VIX Surges: When Traditional Volatility Signals a Stock Market Bottom
The mechanics underlying VIX movements offer crucial insights into why this metric frequently precedes Bitcoin local lows. When the VIX breaks above 30, it typically indicates peak panic in traditional markets—a psychological and technical exhaustion that historically correlates with capitulation-driven selling. Once that capitulation occurs, recovery often follows.
A clear pattern emerges when reviewing recent market history. During April 2025, when tariff-related turmoil gripped global markets, Bitcoin found support near $75,000 precisely as the VIX climbed toward 60. The August 2024 yen carry trade unwind proved even more dramatic: the VIX exceeded 64 while Bitcoin dropped to approximately $49,000, only to recover sharply afterward. Similarly, during the March 2023 Silicon Valley Bank crisis, the VIX briefly surged above 30 and Bitcoin hit a local low near $20,000—yet this too marked a turning point rather than a capitulation.

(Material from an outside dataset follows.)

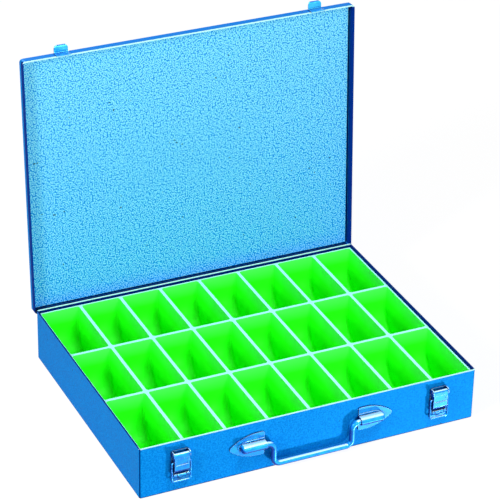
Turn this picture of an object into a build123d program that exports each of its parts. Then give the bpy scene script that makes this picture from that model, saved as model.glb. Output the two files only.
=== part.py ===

The Crypto Anticipation Thesis: Bitcoin Leads, Stocks Follow
What distinguishes the current environment is that Bitcoin’s volatility index (BVIV), derived from options pricing, already experienced its panic spike in early February when Bitcoin briefly fell to $60,000. At that time, BVIV soared above 96, mirroring the extreme readings observed during the August 2024 yen carry trade turbulence. Today, BVIV sits just above 60—notably lower than the current VIX readings above 35.
This divergence illuminates an important market dynamic: crypto markets are front-running the stress currently hitting traditional finance. By the time traditional market participants recognize the severity of volatility (evidenced by a climbing VIX), Bitcoin’s options market has often already priced in and digested panic. The implication is clear—when a stock market bottom finally arrives, it may coincide with Bitcoin having already completed its washout phase, positioning it for recovery.
Historical Patterns: The Volatility-Bitcoin Relationship
The inverse relationship between VIX spikes and Bitcoin bottoms isn’t coincidental—it reflects fundamental market structure. During periods of extreme VIX elevation, forced liquidations in traditional markets create redemptions and margin calls that temporarily overwhelm crypto markets before institutional buyers recognize the opportunity. The Bitcoin market, being younger and less encumbered by regulatory position limits, often reaches capitulation before traditional markets do.
This historical pattern suggests that VIX readings in the 35-40 range, while signaling heightened traditional market stress, may indicate that the worst of crypto market dislocations has already passed. Each successive cycle shows this pattern reinforcing: panic arrives in crypto first, spreads to equity options, and manifests in the VIX days or weeks later.
Reading Current Signals: What the Divergence Means
The fact that Bitcoin remains firm in the $70K range while the VIX maintains elevated readings suggests the market is pricing in a stock market bottom scenario without equivalent digital asset capitulation. Gold, facing its own headwinds from higher interest rate expectations and geopolitical risk appetite, remains subdued. Yet Bitcoin’s resilience amid such conditions historically precedes strong recovery phases.
When the VIX eventually stabilizes and mean reversion occurs across traditional markets, Bitcoin’s early-mover advantage in the volatility cycle could translate to meaningful outperformance. The cryptocurrency’s current consolidation phase, evident in its sideways trading patterns, typically precedes cycle highs rather than further declines.
The message from today’s market structure is nuanced but profound: traditional market participants are experiencing acute stress signals, but distributed ledger and derivatives markets have already front-run this anxiety. For those monitoring when a stock market bottom might emerge, the answer may already be priced into Bitcoin’s options markets and recent price action.